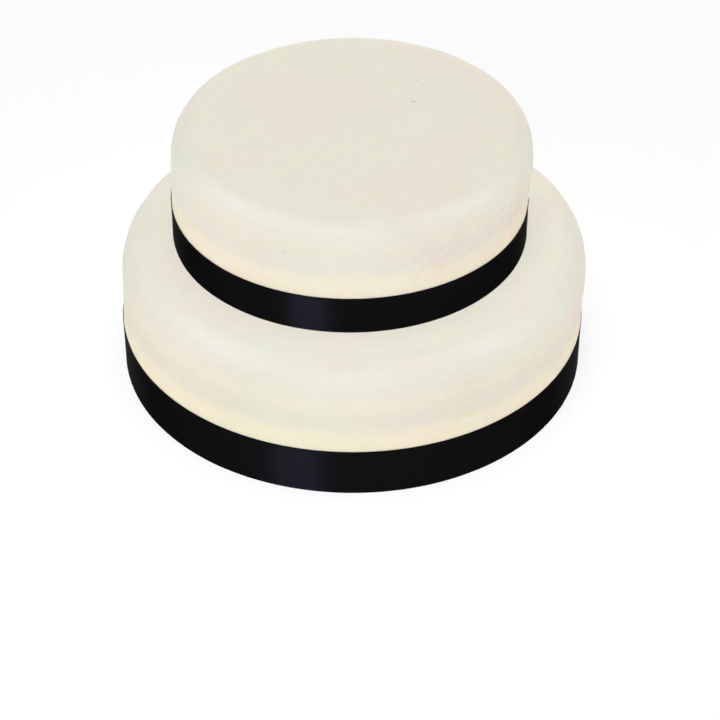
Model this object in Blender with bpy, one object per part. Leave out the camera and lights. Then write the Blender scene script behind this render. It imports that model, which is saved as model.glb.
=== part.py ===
"""Two-tier cake: two round tiers covered in ivory sugar paste, each with a black satin ribbon round its foot.

Metres, +Z up. The origin is the middle of the lower tier's underside, and -Y is the cake's front.
"""

import math

import bmesh
import bpy

# Driving dimensions, in metres unless the name says otherwise
GAP = 0.0003  # left between pieces that touch

LOWER = {
    "radius": 0.1291,  # at the foot, under the ribbon
    "height": 0.0820,
    "foot": 0.0,  # height of the underside
    "centre": (0.0, 0.0),
    "lean": (0.0017, 0.0003),  # how far the top has slid sideways over the foot
    "bulge": 0.0001,  # how far the side stands out over the ribbon's top edge
    "shoulder_in": 0.0190,  # the rounded shoulder, measured inwards across the top
    "shoulder_down": 0.0220,  # and down the side
    "ripple": 0.00030,  # depth of the slow waves round the side
    "phases": (0.4, 2.1, 4.0),  # where round the tier those waves start, in radians
}
UPPER = {
    "radius": 0.0969,
    "height": 0.0660,
    "foot": LOWER["height"] + GAP,
    "centre": (-0.0015, 0.0007),
    "lean": (0.0018, 0.0025),
    "bulge": 0.0008,
    "shoulder_in": 0.0130,
    "shoulder_down": 0.0170,
    "ripple": 0.00025,
    "phases": (1.3, 0.2, 5.1),
}
WAVES = (2, 3, 5)  # how many times each slow wave goes round

RIBBON_THICKNESS = 0.0006
RIBBON_LAP = math.radians(11.0)  # how far the outer end of a ribbon lies over its inner end
RIBBON_END = math.radians(100.0)  # bearing of the inner end, at the back, from +X
RIBBON_CLIMB = math.radians(5.0)  # how long the ribbon takes to rise onto its own end
LOWER_RIBBON_WIDTH = 0.0278
LOWER_RIBBON_LIFT = 0.0006  # keeps the ribbon's edge clear of what the cake stands on
UPPER_RIBBON_WIDTH = 0.0211
UPPER_RIBBON_LIFT = 0.0003

EDGE_ROUND = 0.0015  # trimmed lower edge of the sugar paste

# Fineness of the faceting
SEGMENTS = 96  # round a tier or a ribbon
SHOULDER_STEPS = 7
SIDE_STEPS = 4
TOP_STEPS = 3
EDGE_STEPS = 2
MERGE = 1e-6

IVORY = (0.80, 0.77, 0.66)
BLACK = (0.006, 0.006, 0.009)


def clear_scene():
    for obj in list(bpy.data.objects):
        bpy.data.objects.remove(obj, do_unlink=True)


def make_material(name, colour, roughness):
    material = bpy.data.materials.new(name)
    material.use_nodes = True
    shader = material.node_tree.nodes["Principled BSDF"]
    shader.inputs["Base Color"].default_value = (*colour, 1.0)
    shader.inputs["Roughness"].default_value = roughness
    shader.inputs["Metallic"].default_value = 0.0
    return material


def eased(share):
    """0 to 1 with a level start and end."""
    share = min(max(share, 0.0), 1.0)
    return share * share * (3.0 - 2.0 * share)


def foot_edge(tier):
    """Points of the small rounded edge at the foot, going up."""
    for step in range(EDGE_STEPS + 1):
        turn = math.pi / 2 * step / EDGE_STEPS
        yield (
            tier["radius"] - EDGE_ROUND * (1.0 - math.sin(turn)),
            EDGE_ROUND * (1.0 - math.cos(turn)),
        )


def shoulder(tier, side_radius):
    """Points of the quarter ellipse from the side to the flat top, without its first."""
    for step in range(1, SHOULDER_STEPS + 1):
        turn = math.pi / 2 * step / SHOULDER_STEPS
        yield (
            side_radius - tier["shoulder_in"] * (1.0 - math.cos(turn)),
            tier["height"] - tier["shoulder_down"] * (1.0 - math.sin(turn)),
        )


def tier_profile(tier, ribbon_top):
    """Half section of a tier as (radius, height over its foot), from underside to top."""
    side_radius = tier["radius"] + tier["bulge"]
    side_bottom = ribbon_top + GAP
    side_top = tier["height"] - tier["shoulder_down"]
    points = [(0.0, 0.0), (tier["radius"] * 0.6, 0.0)]
    points += foot_edge(tier)
    points.append((tier["radius"], side_bottom))
    for step in range(1, SIDE_STEPS + 1):
        share = step / SIDE_STEPS
        swell = tier["bulge"] * eased(share * 2.0)
        points.append((tier["radius"] + swell, side_bottom + share * (side_top - side_bottom)))
    points += shoulder(tier, side_radius)
    flat_radius = side_radius - tier["shoulder_in"]
    points += [(flat_radius * (1.0 - step / TOP_STEPS), tier["height"]) for step in range(1, TOP_STEPS)]
    points.append((0.0, tier["height"]))
    return points


def ripple_at(tier, bearing):
    """Slow unevenness of the side at a bearing, so that no tier is a perfect circle."""
    waves = zip(WAVES, tier["phases"])
    return tier["ripple"] * sum(math.sin(count * bearing + phase) for count, phase in waves) / len(WAVES)


def place_tier_point(point, tier, ribbon_top):
    """Adds unevenness and lean above the ribbon, and stands the tier at its place."""
    x, y, height = point
    above = (height - ribbon_top) / (tier["height"] - ribbon_top)
    share = min(max(above, 0.0), 1.0)
    radius = math.hypot(x, y)
    if radius > 0.0:
        outer = radius / tier["radius"]
        stretch = 1.0 + ripple_at(tier, math.atan2(y, x)) * eased(share * 4.0) * outer / radius
        x *= stretch
        y *= stretch
    return (
        tier["centre"][0] + x + tier["lean"][0] * share,
        tier["centre"][1] + y + tier["lean"][1] * share,
        tier["foot"] + height,
    )


def finish(name, bm, material):
    bmesh.ops.recalc_face_normals(bm, faces=bm.faces)
    mesh = bpy.data.meshes.new(name)
    bm.to_mesh(mesh)
    bm.free()
    mesh.materials.append(material)
    mesh.shade_smooth()
    mesh.set_sharp_from_angle(angle=math.radians(35.0))
    obj = bpy.data.objects.new(name, mesh)
    bpy.context.scene.collection.objects.link(obj)
    return obj


def make_tier(name, tier, ribbon_top, material):
    bm = bmesh.new()
    section = [bm.verts.new((radius, 0.0, height)) for radius, height in tier_profile(tier, ribbon_top)]
    edges = [bm.edges.new(pair) for pair in zip(section, section[1:])]
    bmesh.ops.spin(
        bm,
        geom=section + edges,
        cent=(0.0, 0.0, 0.0),
        axis=(0.0, 0.0, 1.0),
        angle=math.tau,
        steps=SEGMENTS,
        use_merge=True,
    )
    bmesh.ops.remove_doubles(bm, verts=bm.verts, dist=MERGE)
    for vert in bm.verts:
        vert.co = place_tier_point(vert.co, tier, ribbon_top)
    return finish(name, bm, material)


def ribbon_layer(turned, whole_turn):
    """How many layers of ribbon lie under the ribbon after it has turned this far."""
    return eased((turned - (whole_turn - RIBBON_CLIMB)) / RIBBON_CLIMB)


def make_ribbon(name, tier, width, lift, material):
    """A flat band wound once round a tier's foot, its outer end lapped over its inner end."""
    length = math.tau + RIBBON_LAP
    steps = round(SEGMENTS * length / math.tau) + 4
    bm = bmesh.new()
    rings = []
    for step in range(steps + 1):
        turned = length * step / steps
        bearing = RIBBON_END + turned
        inner = tier["radius"] + GAP
        inner += ribbon_layer(turned, math.tau) * (RIBBON_THICKNESS + GAP)
        low = tier["foot"] + lift
        corners = (
            (inner, low),
            (inner + RIBBON_THICKNESS, low),
            (inner + RIBBON_THICKNESS, low + width),
            (inner, low + width),
        )
        rings.append(
            [
                bm.verts.new(
                    (
                        tier["centre"][0] + radius * math.cos(bearing),
                        tier["centre"][1] + radius * math.sin(bearing),
                        height,
                    )
                )
                for radius, height in corners
            ]
        )
    for ring, following in zip(rings, rings[1:]):
        for corner in range(4):
            beside = (corner + 1) % 4
            bm.faces.new((ring[corner], following[corner], following[beside], ring[beside]))
    bm.faces.new(rings[0])
    bm.faces.new(reversed(rings[-1]))
    return finish(name, bm, material)


def main():
    clear_scene()
    sugar_paste = make_material("ivory_sugar_paste", IVORY, 0.55)
    satin = make_material("black_satin", BLACK, 0.35)
    make_tier("lower_tier", LOWER, LOWER_RIBBON_LIFT + LOWER_RIBBON_WIDTH, sugar_paste)
    make_ribbon("lower_ribbon", LOWER, LOWER_RIBBON_WIDTH, LOWER_RIBBON_LIFT, satin)
    make_tier("upper_tier", UPPER, UPPER_RIBBON_LIFT + UPPER_RIBBON_WIDTH, sugar_paste)
    make_ribbon("upper_ribbon", UPPER, UPPER_RIBBON_WIDTH, UPPER_RIBBON_LIFT, satin)


main()
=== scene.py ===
import math

import bpy
from mathutils import Matrix, Vector
from mathutils.kdtree import KDTree


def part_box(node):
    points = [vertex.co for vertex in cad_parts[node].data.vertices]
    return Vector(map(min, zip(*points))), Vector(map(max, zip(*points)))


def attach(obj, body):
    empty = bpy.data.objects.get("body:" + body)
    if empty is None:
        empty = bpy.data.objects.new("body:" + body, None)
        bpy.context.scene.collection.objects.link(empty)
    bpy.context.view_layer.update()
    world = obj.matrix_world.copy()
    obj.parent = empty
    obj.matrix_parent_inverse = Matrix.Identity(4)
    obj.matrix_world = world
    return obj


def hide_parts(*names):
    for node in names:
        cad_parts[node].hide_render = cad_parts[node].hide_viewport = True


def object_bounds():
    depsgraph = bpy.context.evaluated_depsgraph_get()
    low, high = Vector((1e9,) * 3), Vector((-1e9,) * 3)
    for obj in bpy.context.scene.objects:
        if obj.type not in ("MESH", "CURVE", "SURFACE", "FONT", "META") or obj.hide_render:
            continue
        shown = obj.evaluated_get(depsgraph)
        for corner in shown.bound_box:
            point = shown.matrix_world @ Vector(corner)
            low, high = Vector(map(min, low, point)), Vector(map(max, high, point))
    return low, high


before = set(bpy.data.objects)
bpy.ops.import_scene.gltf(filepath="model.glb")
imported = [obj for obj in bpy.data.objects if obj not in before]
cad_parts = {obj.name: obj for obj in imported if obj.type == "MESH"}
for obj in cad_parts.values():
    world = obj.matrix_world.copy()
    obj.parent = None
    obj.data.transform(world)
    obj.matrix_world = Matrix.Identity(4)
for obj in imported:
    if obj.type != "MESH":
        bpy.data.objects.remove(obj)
cadLow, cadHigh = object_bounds()
scene = bpy.context.scene
print("frame loaded:", sorted(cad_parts))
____
Set down, exactly and alone, the run of lines from the line that has "bm.faces.new(reversed(rings[-1]))" to the line that has "if empty is".

Task solution:
    bm.faces.new(reversed(rings[-1]))
    return finish(name, bm, material)


def main():
    clear_scene()
    sugar_paste = make_material("ivory_sugar_paste", IVORY, 0.55)
    satin = make_material("black_satin", BLACK, 0.35)
    make_tier("lower_tier", LOWER, LOWER_RIBBON_LIFT + LOWER_RIBBON_WIDTH, sugar_paste)
    make_ribbon("lower_ribbon", LOWER, LOWER_RIBBON_WIDTH, LOWER_RIBBON_LIFT, satin)
    make_tier("upper_tier", UPPER, UPPER_RIBBON_LIFT + UPPER_RIBBON_WIDTH, sugar_paste)
    make_ribbon("upper_ribbon", UPPER, UPPER_RIBBON_WIDTH, UPPER_RIBBON_LIFT, satin)


main()
=== scene.py ===
import math

import bpy
from mathutils import Matrix, Vector
from mathutils.kdtree import KDTree


def part_box(node):
    points = [vertex.co for vertex in cad_parts[node].data.vertices]
    return Vector(map(min, zip(*points))), Vector(map(max, zip(*points)))


def attach(obj, body):
    empty = bpy.data.objects.get("body:" + body)
    if empty is None:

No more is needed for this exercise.